Sylvain Raynes is a founding principal of the New York-based R&R Consulting, where he specializes in nonrecourse debt financing, including project finance and securitization. He is also a New York Institute of Finance faculty member and an associate professor at Baruch College. Prior to working at R&R, Mr. Raynes was a structurer for Paine Webber before it was acquired by UBS and a risk manager for Credit Suisse First Boston. He became involved in structured finance in 1995 as a senior analyst for Moody's Investors Service, where he developed the Moody's approaches to intellectual property, structured settlements, aircraft leases, charge cards, insurance premiums, tax liens, and defaulted receivables securitizations. Before that, he was a forensic statistical analyst for Goldman Sachs. He left the aerospace industry in the late 1980s to build Citigroup's first modern scoring model for a then-$30 billion consumer credit card business. He is the author of Elements of Structured Finance (Oxford University Press, 2007) and The Analysis of Structured Securities (Oxford University Press, 2003).

Joshua Rosner is a managing director at the independent research consultancy Graham Fisher & Co., where he advises regulators and institutional investors on housing and mortgage finance issues. Previously, he was the managing director of financial services research for Medley Global Advisors, the premier provider of policy information on monetary, fiscal, regulatory, and political developments to many of the world's leading banks, mutual funds, hedge funds, and other institutional investors. Mr. Rosner was among the first analysts to identify operational and accounting problems in the government-sponsored enterprises (GSEs), the peak in the housing market, the likelihood of contagion in credit markets, and the weaknesses in the credit rating agencies' collateralized debt obligation (CDO) assumptions. His work on GSEs, credit rating agencies, and mortgage markets has resulted in invitations to present both privately and publicly before numerous organizations, businesses, policymakers, legislators, and regulators. Mr. Rosner has coauthored papers on the risks of CDOs to the mortgage finance market and the risk of misapplication of ratings in the structured finance market. Prior to joining Medley Global Advisors, Mr. Rosner was an executive vice president at CIBC World Markets and a senior vice president at its predecessor firm, Oppenheimer and Company.

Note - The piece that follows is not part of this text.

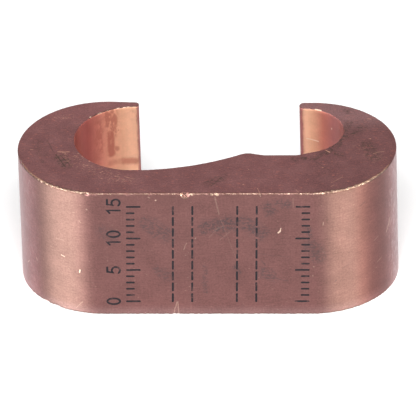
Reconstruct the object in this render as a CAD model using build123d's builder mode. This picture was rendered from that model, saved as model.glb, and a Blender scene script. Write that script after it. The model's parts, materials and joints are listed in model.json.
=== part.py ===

Erik R. Sirri is the director of the Division of Trading and Markets at the U.S. Securities and Exchange Commission (SEC). In this role, he is responsible for matters relating to the regulation of stock and option exchanges, national securities associations, brokers, dealers, clearing agencies, and credit rating agencies. He is on leave from Babson College, where he is a professor of finance. From 1996 to 1999, he served as the chief economist of the SEC. Prior to joining the SEC, he was an assistant professor of finance at Harvard Business School and spent time working on planetary astronomy missions for NASA and on space surveillance sensors in the aerospace industry. He has served as a governor of the Boston Stock Exchange and a member of the regulatory board of the Boston Options Exchange. Mr. Sirri has consulted for securities firms, stock exchanges, mutual fund companies, issuers, and information vendors on a variety of regulatory and business matters, and his published writings appear in academic journals, practitioner journals, and books. His research interests include the interaction of securities law and finance, securities market structure, securities trading, and the investment management industry.

Lawrence J. White is the Arthur E. Imperatore Professor of Economics and the deputy chair of the economics department at New York University's Stern School of Business. From 1986 to 1989, he was on leave from Stern to serve as a member of the Federal Home Loan Bank Board, and from 1982 to 1983, he was on leave to serve as the director of the economic policy office in the Antitrust Division of the U.S. Department of Justice. Mr. White is currently the general editor of the Review of Industrial Organization and the secretary-treasurer of the Western Economic Association International. He served on the senior staff of the President's Council of Economic Advisers from 1978 to 1979 and was the chairman of Stern's economics department from 1990 to 1995. Mr. White is the author of numerous books, including The S&L Debacle: Public Policy Lessons for Bank and Thrift Regulation (Oxford University Press, 1991), and has published articles in many leading economics and law journals. He is the editor or coeditor of eleven volumes, including The Antitrust Revolution: Economics, Competition, and Policy, with John E. Kwoka (fifth edition, Oxford University Press, 2009); Structural Change in Banking, with Michael Klausner (Irwin, 1993); and Bank Management and Regulation, with Anthony Sanders and Gregory F. Udell (Mayfield, 1992). Mr. White was the North American editor of The Journal of Industrial Economics from 1984 to 1987 and 1990 to 1995.